Interior Designers, Learn From The Buggles, Broadcast Yourself
When MTV Networks launched nearly three decades ago, it ushered in an era of short-form videos as entertainment. At that time, Stephen Levy of Rolling Stone magazine wrote that "MTV's greatest achievement has been to coax Rock & Roll into the video arena where you can't distinguish between entertainment and the sales pitch." And, at that time, I agreed.
In 2005, the launch of YouTube and its social media platform gave people the power to broadcast short-form videos to large audiences all over the world. Today, YouTube is the second largest search engine on earth, generating over 4 billion videos watched per day.
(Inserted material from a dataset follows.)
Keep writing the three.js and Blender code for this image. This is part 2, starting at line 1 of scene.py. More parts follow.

Here are some statistics from published by DMR in August of 2015
- Over 1 billion unique users visit YouTube each month
- Over 6 billion hours of video are watched each month on YouTube
- Over 6 Billion Hours of YouTube are watched every day
- YouTubes growth in web traffic referrals from 2012 to 2013 52%
- What percentage of the population use YouTube? Millennials 72%, Gen X 58% , Baby Boomers 43%
- Percentage of US businesses using YouTube? 9%
With 1 billion users and only 9% of companies using YouTube to market their services, YouTube provides every built-environment company an opportunity to get in front of an new audience and attract them back to a website. If you need yet another reason interior designers and design-build construction firms should be creating videos and posting them to YouTube, here it is: Your firm is made up of professionals that work in a highly visual medium, and using YouTube to demonstrate your value will provide a return on your marketing investment. The video is a marketing opportunity that gives you the chance to show how you would approach a landscape design, architectural remodel or your interior design aesthetic.
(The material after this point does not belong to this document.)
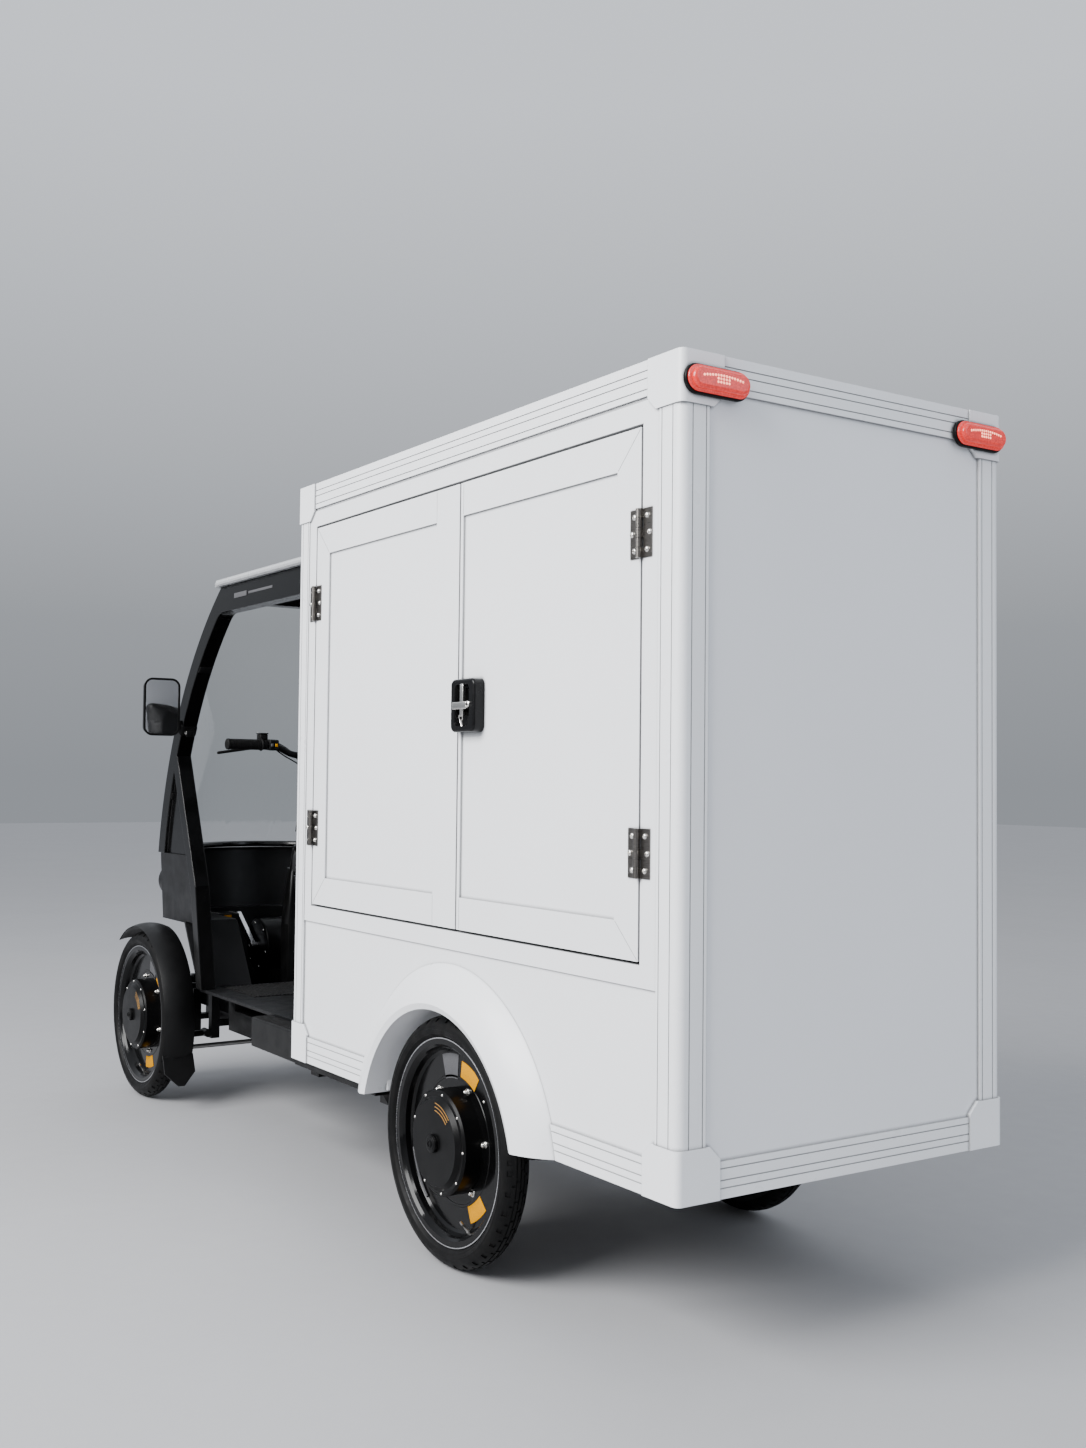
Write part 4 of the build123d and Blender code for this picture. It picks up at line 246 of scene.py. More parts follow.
    def rough(self, source: bpy.types.NodeSocket) -> None:
        """Takes the roughness from a socket."""
        self.join(source, self.shader.inputs["Roughness"])

    def relief(self, source: bpy.types.NodeSocket | None, depth: float,
               rounding: float = 0.0, strength: float = 1.0) -> None:
        """Raises the surface by a pattern, over edges that look rounded.

        Args:
            source: the pattern, or none for rounding alone.
            depth: height of the pattern in metres.
            rounding: radius of the edges in metres.
            strength: share of the pattern's slope that shows.
        """
        normal = None
        if rounding:
            edge = self.add("ShaderNodeBevel", samples=4)
            edge.inputs["Radius"].default_value = rounding
            normal = edge.outputs["Normal"]
        if source is not None:
            bump = self.add("ShaderNodeBump")
            bump.inputs["Strength"].default_value = strength
            bump.inputs["Distance"].default_value = depth
            self.join(source, bump.inputs["Height"])
            if normal is not None:
                self.join(normal, bump.inputs["Normal"])
            normal = bump.outputs["Normal"]
        if normal is not None:
            self.join(normal, self.shader.inputs["Normal"])


@dataclass(frozen=True)
class Finish:
    """A material, made once and shared by every surface that wears it."""

    name: str
    colour: Colour = (0.8, 0.8, 0.8)
    roughness: float = 0.5
    rounding: float = 0.0

    def material(self) -> bpy.types.Material:
        """The finish's material, made at its first use.

        Returns:
            The material.
        """
        name = f"look_{self.name}"
        found = bpy.data.materials.get(name)
        if found is None:
            graph = Graph(name)
            self.grow(graph)
            found = graph.material
        return found

    def grow(self, graph: Graph) -> None:
        """Adds the finish's own nodes to a new material."""
        raise NotImplementedError

    def tinted(self, share: float, lift: float = 0.0) -> Colour:
        """The colour multiplied by a share, then lifted."""
        return tuple(share * channel + lift for channel in self.colour)

    def shades(self, graph: Graph, share: float, scale: float) -> bpy.types.NodeSocket:
        """The colour with a slow drift in its depth.

        Args:
            graph: the material's nodes.
            share: how much darker the drift goes.
            scale: features a metre.

        Returns:
            The colour's socket.
        """
        drift = graph.span(graph.noise(scale, 3.0), 0.35, 0.65, 0.0, 1.0)
        return graph.blend(drift, self.tinted(1 - share), self.colour)


@dataclass(frozen=True)
class Coating(Finish):
    """Paint, powder coat or a smooth moulding: faint orange peel, and road film low down."""

    peel: float = 0.00004
    peel_scale: float = 420.0
    coat: float = 0.0
    film: float = 0.25
    film_top: float = 0.75
    painted_groove_shade: float = 0.0
    shine: float = 0.5

    def grow(self, graph: Graph) -> None:
        """Adds the coating's drift, the film, painted shade in its grooves, and its peel.

        Args:
            graph: the material's nodes.
        """
        low = graph.span(graph.height(), 0.2, self.film_top, self.film, 0.0)
        patches = graph.span(graph.noise(9.0, 4.0, 0.65), 0.38, 0.7, 0.0, 1.0)
        film = graph.times(low, patches)
        skin = graph.blend(film, self.shades(graph, 0.025, 1.3), self.tinted(0.60, 0.10))
        # Painted shade: grooves and seams are darkened in the colour by ambient occlusion.
        if self.painted_groove_shade:
            shade_share = graph.times(graph.crevice(GROOVE_REACH), self.painted_groove_shade)
            skin = graph.blend(shade_share, skin, self.tinted(0.12))
        graph.colour(skin)
        graph.rough(graph.span(graph.noise(14.0, 3.0), 0.3, 0.7,
                               max(self.roughness - 0.05, 0.02), self.roughness + 0.06))
        graph.fix(Coat_Weight=self.coat, Coat_Roughness=0.06, Specular_IOR_Level=self.shine)
        graph.relief(graph.noise(self.peel_scale, 2.0), self.peel, self.rounding, 0.6)


@dataclass(frozen=True)
class Grained(Finish):
    """Moulded plastic with a pebbled grain."""

    grain: float = 900.0
    depth: float = 0.00012
    shine: float = 0.2

    def grow(self, graph: Graph) -> None:
        """Adds the grain and a dry bloom in patches.

        Args:
            graph: the material's nodes.
        """
        pebbles = graph.cells(self.grain)
        bloom = graph.span(graph.noise(7.0, 5.0, 0.6), 0.45, 0.75, 0.0, 0.35)
        graph.colour(graph.blend(bloom, self.shades(graph, 0.12, 4.0), self.tinted(1.8, 0.0008)))
        graph.rough(graph.span(graph.noise(22.0, 3.0), 0.3, 0.7,
                               self.roughness - 0.07, self.roughness + 0.08))
        graph.fix(Specular_IOR_Level=self.shine)
        graph.relief(pebbles, self.depth, self.rounding, 0.5)


@dataclass(frozen=True)
class Metal(Finish):
    """Bare or plated metal with drawn streaks and a faint tarnish."""

    streaks: Place = (40.0, 40.0, 900.0)
    tarnish: float = 0.25

    def grow(self, graph: Graph) -> None:
        """Adds the streaks and the tarnish.

        Args:
            graph: the material's nodes.
        """
        lines = graph.noise(1.0, 4.0, 0.7, graph.stretched(self.streaks))
        stain = graph.span(graph.noise(30.0, 4.0, 0.6), 0.42, 0.72, 0.0, self.tarnish)
        graph.colour(graph.blend(stain, self.colour, self.tinted(0.55)))
        graph.rough(graph.span(lines, 0.3, 0.7, self.roughness - 0.08, self.roughness + 0.12))
        graph.fix(Metallic=1.0)
        graph.relief(lines, 0.00002, self.rounding, 0.35)


@dataclass(frozen=True)
class Rubber(Finish):
    """Tyre, grip or seal rubber, with road dust held in its pores."""

    dust: float = 0.3
    dust_colour: Colour = (0.11, 0.10, 0.09)
    shine: float = 0.05

    def grow(self, graph: Graph) -> None:
        """Adds the dust and the pores.

        Args:
            graph: the material's nodes.
        """
        held = graph.span(graph.noise(26.0, 6.0, 0.7), 0.42, 0.74, 0.0, self.dust)
        graph.colour(graph.blend(held, self.shades(graph, 0.2, 5.0), self.dust_colour))
        graph.rough(graph.span(graph.noise(40.0, 3.0), 0.3, 0.7,
                               self.roughness - 0.1, self.roughness + 0.1))
        graph.fix(Specular_IOR_Level=self.shine)
        graph.relief(graph.noise(1100.0, 3.0, 0.6), 0.00012, self.rounding, 0.4)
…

The challenge is that, unless your firm can afford to “send out for some pillars and Cecil B. DeMille”, you may have to overcome the obstacle of perfection. This means getting into a guerilla marketing mindset and using tools like iMovie and learning from Wistia to craft a low-cost, highly entertaining production. Start by spending some time on YouTube, searching for ideas that interest you. Even still images cut with interviews can be creative if done with a bit of planning and a thoughtful approach. Remember The Civil War by Ken Burns? That was a pretty low budget affair with production values that can easily be replicated.
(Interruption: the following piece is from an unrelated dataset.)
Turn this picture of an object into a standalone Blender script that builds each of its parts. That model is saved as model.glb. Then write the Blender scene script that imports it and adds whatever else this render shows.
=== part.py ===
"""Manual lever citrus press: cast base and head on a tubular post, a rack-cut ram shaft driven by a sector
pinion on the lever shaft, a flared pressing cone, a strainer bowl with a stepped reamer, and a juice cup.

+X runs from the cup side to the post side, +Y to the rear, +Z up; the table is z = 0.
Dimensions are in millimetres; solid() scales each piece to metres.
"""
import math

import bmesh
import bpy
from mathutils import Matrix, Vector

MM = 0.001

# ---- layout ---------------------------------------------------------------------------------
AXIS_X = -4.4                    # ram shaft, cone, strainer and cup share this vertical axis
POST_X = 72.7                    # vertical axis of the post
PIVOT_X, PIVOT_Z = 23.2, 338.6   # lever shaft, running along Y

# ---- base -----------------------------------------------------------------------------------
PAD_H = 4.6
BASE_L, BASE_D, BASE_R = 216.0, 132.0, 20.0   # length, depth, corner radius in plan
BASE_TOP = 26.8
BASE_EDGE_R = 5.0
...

What We Can Learn From TED Talks
The HBO Documentary Me @ The Zoo gives the impression of YouTube as a landscape devoid of value. But it’s a myth that YouTube is only for people interested in silly pets, precocious children, music and confessions. The greatest number of searches are for knowledge on a specific subject and “how to” videos. Let’s take TED as an example: The TED acronym refers to a conference on Technology/Entertainment/Design that takes place each year in Long Beach, California. In the past, the conference has featured speakers such as Designer Milton Glaser, Architect Thomas Heatherwick and Capitalist Nick Hanauer. In an exceptional article by Nathan Heller, which ran in The New Yorker on July 9th of this year, it’s estimated that the TED Talks YouTube channel has had 800 million views. Heller states that “As many media companies trading in ‘ideas’ are struggling to stay afloat, TED has created a product that’s sophisticated, popular, lucrative, socially conscious, and wildly pervasive; the Holy Grail of digital-age production.
The conference serves a king-making function, turning obscure academics and little-known entrepreneurs into global stars.” TED has done this by tightly controlling their brand and overcoming the bad videography and rambling nature of most lecture and “how to” videos that are found online. They turned their conferences into entertainment, and people watch them. With the pervasiveness of advertising and my interest in seeing art and exceptional design become commonplace, I’ve come full circle on MTV. The truth is that we are going to watch a sales pitch. Period. Why not make it enjoyable? Why not make it enlightening? Why not combine entertainment and education within your marketing content? It gets results. Let's make the world a little better with our communications.